The second problem is associated with those multi-asset collateral-backed stablecoins. It may happen that when the value of one of its assets (for example a dip in the value of ether or litecoin) is falling, to tackle that issue the company has to take the route of increasing the value of its holdings in another asset to compensate and keep the value of the coin stable. Such a strategy may eventually lead to a situation where investors may flee from an asset that is declining in value.
Then there is the challenge of scaling – probably one of the biggest issues with any cryptocurrency. As mentioned earlier the price-stability nature of the stablecoin should dissuade investors from putting their money into it. But to make use of stablecoins technology in various innovative applications, it needs investments in millions, even billions. Therefore the stablecoins need to reach a level where liquidity is deep enough to support that. This can put a cap on how fast stablecoins can grow.
Other stablecoins looking to replace Tether as a liquid proxy may run into problems, as Tether had a good head start, and it has held its peg to US dollars quite reliably so far.
Another challenge stablecoins are likely to run into is regulatory scrutiny.
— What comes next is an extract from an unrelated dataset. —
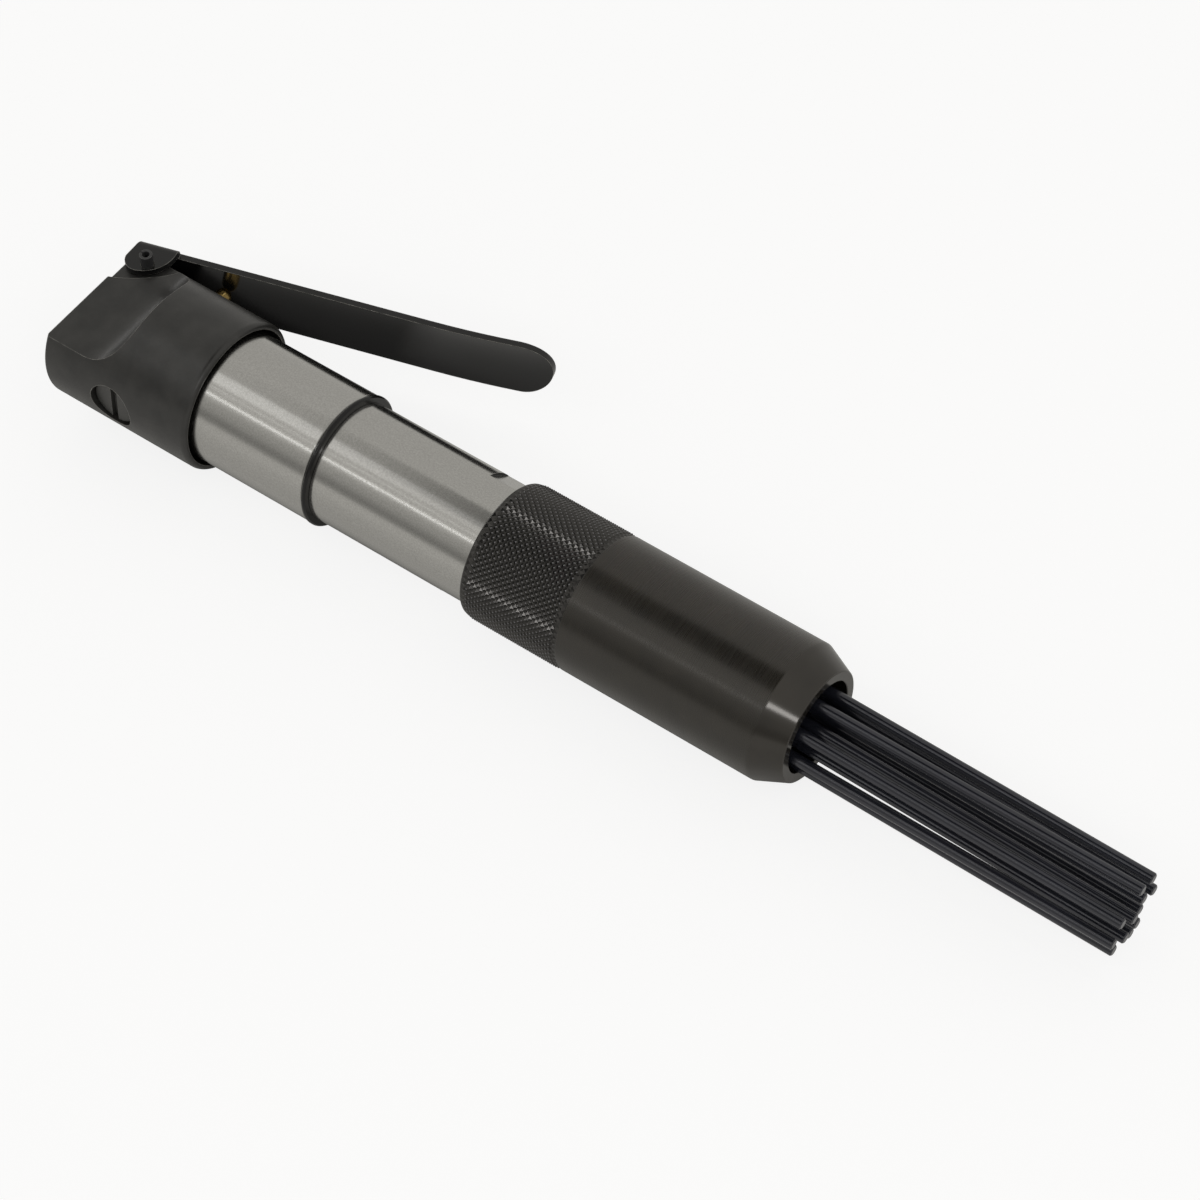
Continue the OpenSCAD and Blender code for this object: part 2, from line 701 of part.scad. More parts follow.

Stablecoins closely resemble fiat currencies and therefore likely to have quite some effect on monetary policies worldwide. Therefore central banks are likely to take necessary measures on it, unlike other cryptocurrencies.
With all the amazing benefits cryptocurrencies offer, the only problem that has deterred cryptocurrencies from becoming the mainstream currency is its unpredictable price swings. Stablecoins, addressing that exact issue, is the right step forward.
Stablecoins have all the right ingredients to become that desired crypto coin that we dream about. But the technology is still in its infancy. You may say that Tether has come up a long way, so much so that it has laddered itself up into top 10 cryptocurrency. But even Tether has a lot of issues to resolve before it truly becomes what it has set to become. As for the other stablecoins, they can learn their way up by observing the example of Tether, and make the market competitive enough to quicken the innovation.